April 14, 2014
Categories: General News
Tabor College is pleased to announce that alumnus, Dr. Jarrod Goentzel, will be our commencement speaker. Graduation is scheduled for 10:00 a.m. on May 17 at the Joel H. Wiens Football Stadium in Hillsboro, Kan.
Dr. Goentzel attended Tabor College, with support from a Presidential Scholarship, and graduated in 1990 with a bachelor of arts degree in mathematics.
“Tabor faculty members inspired me to go deep in my field of mathematics, including a semester of study in Budapest, and challenged me in various subjects across the liberal arts curriculum,” Goentzel reflected. “It was a solid foundation for interdisciplinary research, which is so critical in humanitarian applications.”
Dr. Jules Glanzer, president of Tabor College, says he asked Dr. Goentzel to be the commencement speaker to send the students out with words from a very successful former graduate.
“Dr. Goentzel is a model of where a Tabor education can lead,” Glanzer said. “Managing a lab at MIT is a significant accomplishment. He is an example from whom our graduates can learn. His work brings together the practical and theoretical in ways that help benefit humanity. I am thrilled that he is able to come and speak at this year’s commencement.”
Dr. Goentzel is the founder and director of Massachusetts Institute of Technology (MIT) Humanitarian Response Lab and is a research lead for the MIT Comprehensive Initiative on Technology Evaluation sponsored by United States Agency for International Development or USAID. His research focuses on meeting human needs in resource-constrained settings through better supply chain management, information systems and decision support technology.
Since 2004, Dr. Goentzel has worked with humanitarian and international development organizations such as World Food Programme, United Nations Children’s Fund or UNICEF, Oxfam, International Rescue Committee, Partners In Health, Federal Emergency Management Agency or FEMA and the Red Cross.
Dr. Goentzel has developed graduate-level courses in supply chain finance, international operations and humanitarian logistics and has extensive experience using simulation games to develop intuition and leadership skills. He has supervised over 40 theses and published articles in academic journals and trade publications.
He speaks regularly at both academic and industry conferences and has organized numerous events that mix these audiences.
Previously, Dr. Goentzel was executive director of the MIT Supply Chain Management Program, where he was responsible for design and management of the nine-month professional master’s degree program. He joined MIT in 2003 to establish the Zaragoza Logistics Center in Spain and develop novel education, research and outreach programs through the MIT-Zaragoza International Logistics Program.
Dr. Goentzel also has extensive industry experience, leading supply chain consulting and product development teams in start-up ventures and large enterprise software companies.
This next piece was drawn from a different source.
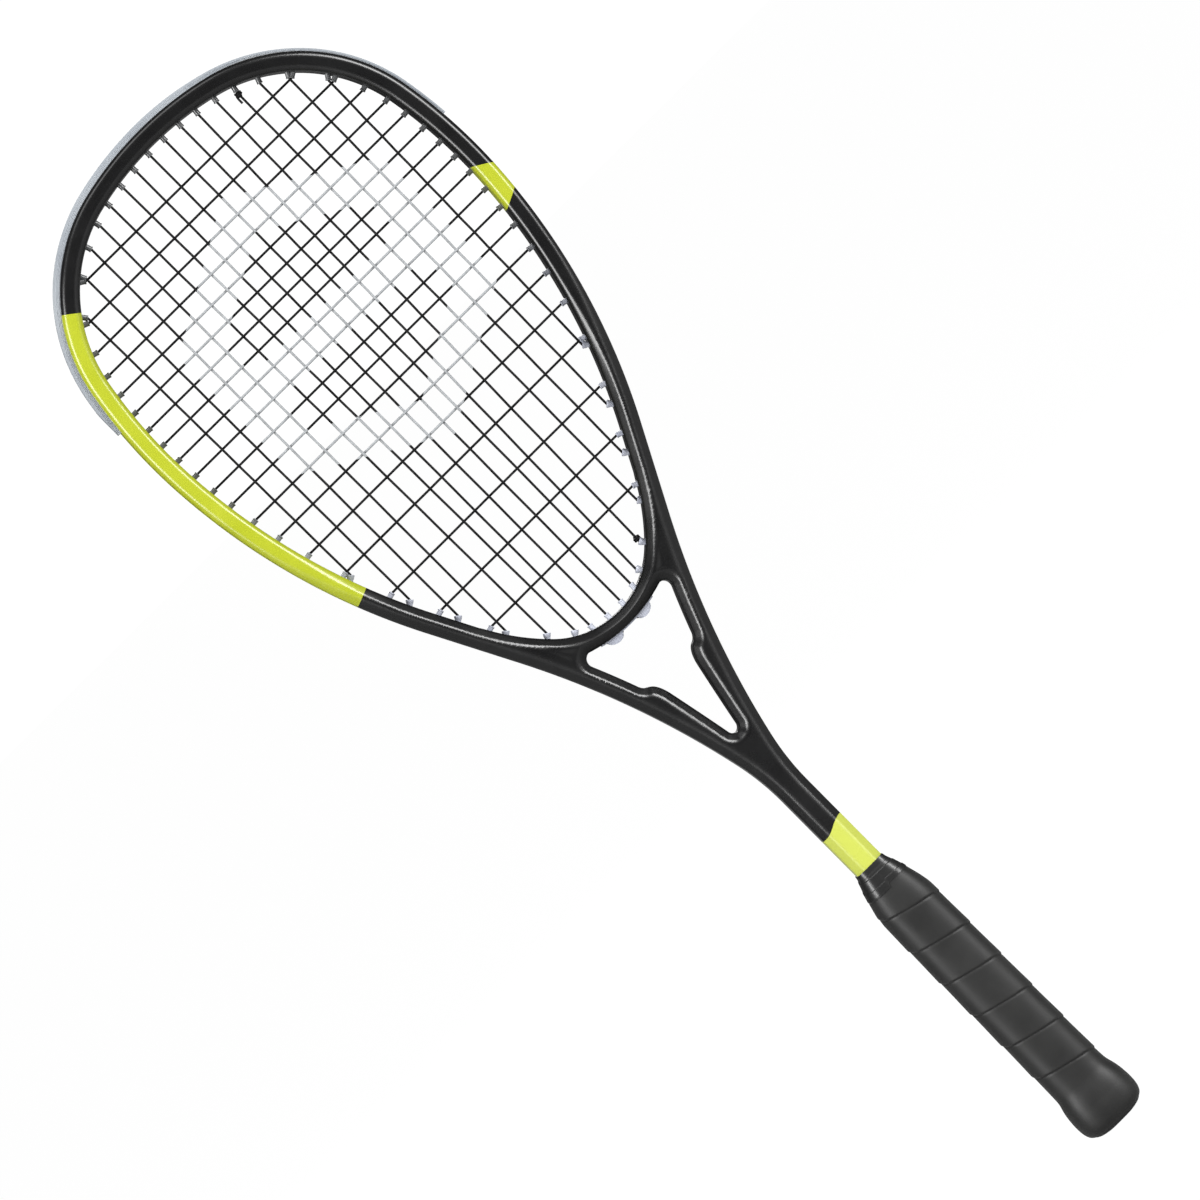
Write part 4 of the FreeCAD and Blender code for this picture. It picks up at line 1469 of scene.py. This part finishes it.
cushion = {
    "dark": (0.0045, 0.0045, 0.0043, 1),
    "light": (0.0080, 0.0080, 0.0076, 1),
    "seam": (0.006, 0.006, 0.006, 1),
    "seamSharp": 38.0,
    "worn": (0.07, 0.07, 0.066, 1),
    "wear": (0.35, 220.0),
    "grain": (1500.0, 60.0),
    "pebble": 2400.0,
    "pebbleShare": 0.5,
    "bump": (0.16, 0.0002),
    "roughness": (0.48, 0.60),
}


def makeGripMaterial():
    material, tree, shader, position = startMaterial("gripCushion", {
        "Roughness": 0.5, "Specular IOR Level": 0.38, "Sheen Weight": 0.05,
    })
    attribute = tree.nodes.new("ShaderNodeAttribute")
    attribute.attribute_name = "turnShare"
    turn = attribute.outputs["Fac"]
    nearSeam = mathNode(tree, "MINIMUM", turn, mathNode(tree, "SUBTRACT", 1.0, turn))
    away = mathNode(tree, "MULTIPLY", nearSeam, cushion["seamSharp"], clamp=True)
    seam = mathNode(tree, "SUBTRACT", 1.0, away)
    grainHeight, tone, share = grainOf(tree, position, cushion)
    colour = mixColour(tree, share, cushion["dark"], cushion["light"])
    colour = mixColour(tree, seam, colour, cushion["seam"])
    pebble = useGroup(tree, "pebble", Position=position, Scale=cushion["pebble"])
    height = mathNode(tree, "MULTIPLY", pebble.outputs["Height"], cushion["pebbleShare"])
    height = mathNode(tree, "ADD", height, grainHeight)
    setSurface(tree, shader, position, cushion, colour, tone, height)
    return material


plainFinishes = {
    "tapeFilm": {
        "dark": (0.006, 0.006, 0.006, 1),
        "light": (0.007, 0.007, 0.007, 1),
        "worn": (0.034, 0.034, 0.034, 1),
        "grain": (260.0, 260.0 / 14),
        "bump": (0.06, 0.0002),
        "roughness": (0.30, 0.42),
    },
    "capPlastic": {
        "dark": (0.012, 0.012, 0.012, 1),
        "light": (0.018, 0.018, 0.018, 1),
        "worn": (0.056, 0.056, 0.056, 1),
        "grain": (1200.0, 1200.0 / 14),
        "bump": (0.15, 0.0002),
        "roughness": (0.42, 0.55),
    },
    "handleFoam": {
        "dark": (0.62, 0.55, 0.36, 1),
        "light": (0.70, 0.63, 0.43, 1),
        "worn": (1.0, 1.0, 0.88, 1),
        "grain": (700.0, 700.0 / 14),
        "bump": (0.5, 0.0002),
        "roughness": (0.8, 0.95),
    },
    "stapleSteel": {
        "dark": (0.50, 0.50, 0.51, 1),
        "light": (0.60, 0.60, 0.61, 1),
        "worn": (1.0, 1.0, 1.0, 1),
        "grain": (1800.0, 1800.0 / 14),
        "bump": (0.1, 0.0002),
        "roughness": (0.25, 0.4),
        "metal": 1.0,
    },
}


def makePlain(name):
    finish = dict(plainFinishes[name], wear=(0.3, 400.0))
    material, tree, shader, position = startMaterial(name, {"Metallic": finish.get("metal", 0.0)})
    height, tone, share = grainOf(tree, position, finish)
    colour = mixColour(tree, share, finish["dark"], finish["light"])
    setSurface(tree, shader, position, finish, colour, tone, height)
    return material


materials = {
    "paint": makePaint(),
    "string": makeString(),
    "bumper": makeBumperPlastic(),
    "grommet": makeGrommetPlastic(),
    "grip": makeGripMaterial(),
    "tape": makePlain("tapeFilm"),
    "cap": makePlain("capPlastic"),
    "foam": makePlain("handleFoam"),
    "staple": makePlain("stapleSteel"),
}
print("materials made")

buildFrame(materials["paint"])
print("frame built")
buildBumper(materials["bumper"], materials["grommet"])
buildSideStrip("rightStrip", 1, "right_grommet_strip", materials["grommet"])
buildSideStrip("leftStrip", -1, "left_grommet_strip", materials["grommet"])
buildThroatStrip(materials["grommet"])
print("bumper and strips built")
buildStrings(materials["string"])
print("strings built")
buildGrip(materials["grip"])
buildTape(materials["tape"])
buildCap(materials["cap"])
print("handle built")

for node, key in (("front_pallet", "foam"), ("back_pallet", "foam"), ("butt_cap_staples", "staple")):
    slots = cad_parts[node].material_slots
    for slot in slots:
        slot.material = materials[key]
    if not slots:
        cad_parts[node].data.materials.append(materials[key])

studio = {
    "floor": 60.0,
    "floorTone": (0.30, 0.30, 0.30, 1),
    "floorSeen": 1.15,
    "floorSeenShare": 0.86,
    "worldFill": 0.07,
    "worldSeen": 1.05,
    "cameraDistance": 4.5,
    "frameWidth": 0.5874,
    "target": (-0.00198, 0.0, 0.36137),
    "cameraTurn": 4.0,
    "cameraHeight": 0.55,
    "cameraUp": (0.7056, 0.0, 0.7086),      # the racket leans a little in the view
    "film": 36.0,
    # name: place, aim, size, power
    "lights": {
        "leftSoft": ((-2.4, -2.0, 1.35), (0, 0, 0.42), (1.3, 2.4), 166.0),
        "rightSoft": ((2.4, -2.0, 1.35), (0, 0, 0.40), (1.2, 2.4), 176.0),
        "topSoft": ((0.0, -1.4, 3.2), (0, 0, 0.40), (2.0, 1.2), 30.0),
        "backSoft": ((0.6, 3.0, 2.0), (0, 0, 0.40), (2.0, 1.6), 60.0),
    },
}


def buildFloor():
    bm = bmesh.new()
    bmesh.ops.create_grid(bm, x_segments=2, y_segments=2, size=studio["floor"])
    mesh = bpy.data.meshes.new("studioFloor")
    bm.to_mesh(mesh)
    bm.free()
    floor = bpy.data.objects.new("studioFloor", mesh)
    bpy.context.scene.collection.objects.link(floor)
    material = bpy.data.materials.new("paleFloor")
    material.use_nodes = True
    tree = material.node_tree
    shader = tree.nodes["Principled BSDF"]
    shader.inputs["Base Color"].default_value = studio["floorTone"]
    shader.inputs["Roughness"].default_value = 0.9
    shader.inputs["Specular IOR Level"].default_value = 0.0
    glow = tree.nodes.new("ShaderNodeEmission")
    path = tree.nodes.new("ShaderNodeLightPath")
    blend = tree.nodes.new("ShaderNodeMixShader")
    share = tree.nodes.new("ShaderNodeMath")
    share.operation = "MULTIPLY"
    share.inputs[1].default_value = studio["floorSeenShare"]
    link(tree, path.outputs["Is Camera Ray"], share.inputs[0])
    link(tree, share.outputs[0], blend.inputs[0])
    link(tree, shader.outputs[0], blend.inputs[1])
    link(tree, glow.outputs[0], blend.inputs[2])
    link(tree, blend.outputs[0], tree.nodes["Material Output"].inputs["Surface"])
    glow.inputs["Color"].default_value = (1, 1, 1, 1)
    glow.inputs["Strength"].default_value = studio["floorSeen"]
    mesh.materials.append(material)


def buildWorld():
    world = bpy.data.worlds.new("studioWorld")
    bpy.context.scene.world = world
    world.use_nodes = True
    tree = world.node_tree
    fill = tree.nodes["Background"]
    fill.inputs["Color"].default_value = (1, 1, 1, 1)
    fill.inputs["Strength"].default_value = studio["worldFill"]
    seen = tree.nodes.new("ShaderNodeBackground")
    seen.inputs["Color"].default_value = (1, 1, 1, 1)
    seen.inputs["Strength"].default_value = studio["worldSeen"]
    path = tree.nodes.new("ShaderNodeLightPath")
    blend = tree.nodes.new("ShaderNodeMixShader")
    link(tree, path.outputs["Is Camera Ray"], blend.inputs[0])
    link(tree, fill.outputs[0], blend.inputs[1])
    link(tree, seen.outputs[0], blend.inputs[2])
    link(tree, blend.outputs[0], tree.nodes["World Output"].inputs["Surface"])


def buildLights():
    for name, (place, aim, size, power) in studio["lights"].items():
        light = bpy.data.lights.new(name, "AREA")
        light.shape = "RECTANGLE"
        light.size, light.size_y = size
        light.energy = power
        lamp = bpy.data.objects.new(name, light)
        lamp.location = place
        lamp.rotation_euler = (Vector(aim) - Vector(place)).to_track_quat("-Z", "Y").to_euler()
        lamp.visible_camera = False
        bpy.context.scene.collection.objects.link(lamp)


def buildCamera():
    camera = bpy.data.objects.new("studioCamera", bpy.data.cameras.new("studioCamera"))
    bpy.context.scene.collection.objects.link(camera)
    distance = studio["cameraDistance"]
    target = Vector(studio["target"])
    turn = math.radians(studio["cameraTurn"])
    place = Vector((-distance * math.sin(turn), -distance * math.cos(turn), studio["cameraHeight"]))
    back = (place - target).normalized()
    up = Vector(studio["cameraUp"])
    up = (up - back * up.dot(back)).normalized()
    right = up.cross(back)
    camera.matrix_world = Matrix((
        (right.x, up.x, back.x, place.x),
        (right.y, up.y, back.y, place.y),
        (right.z, up.z, back.z, place.z),
        (0, 0, 0, 1),
    ))
    camera.data.sensor_width = studio["film"]
    camera.data.lens = studio["film"] * (place - target).length / studio["frameWidth"]
    camera.data.clip_start = 0.1
    camera.data.clip_end = 200.0
    bpy.context.scene.camera = camera


buildFloor()
buildWorld()
buildLights()
buildCamera()
bpy.context.scene.view_settings.view_transform = "Standard"
bpy.context.scene.view_settings.look = "None"
print("studio set")

bpy.context.view_layer.update()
He received a Ph.D. from the School of Industrial and Systems Engineering at the Georgia Institute of Technology, a M.S. in applied mathematics from Colorado State University and a B.A. in mathematics from Tabor College, with studies at the Technical University of Budapest (Hungary).
“I am fortunate to have found a profession – research and teaching about humanitarian operations – that aligns with my passion and faith,” Goentzel added. “I am excited to spend the day with the Tabor graduates and hear about the journeys they are planning.”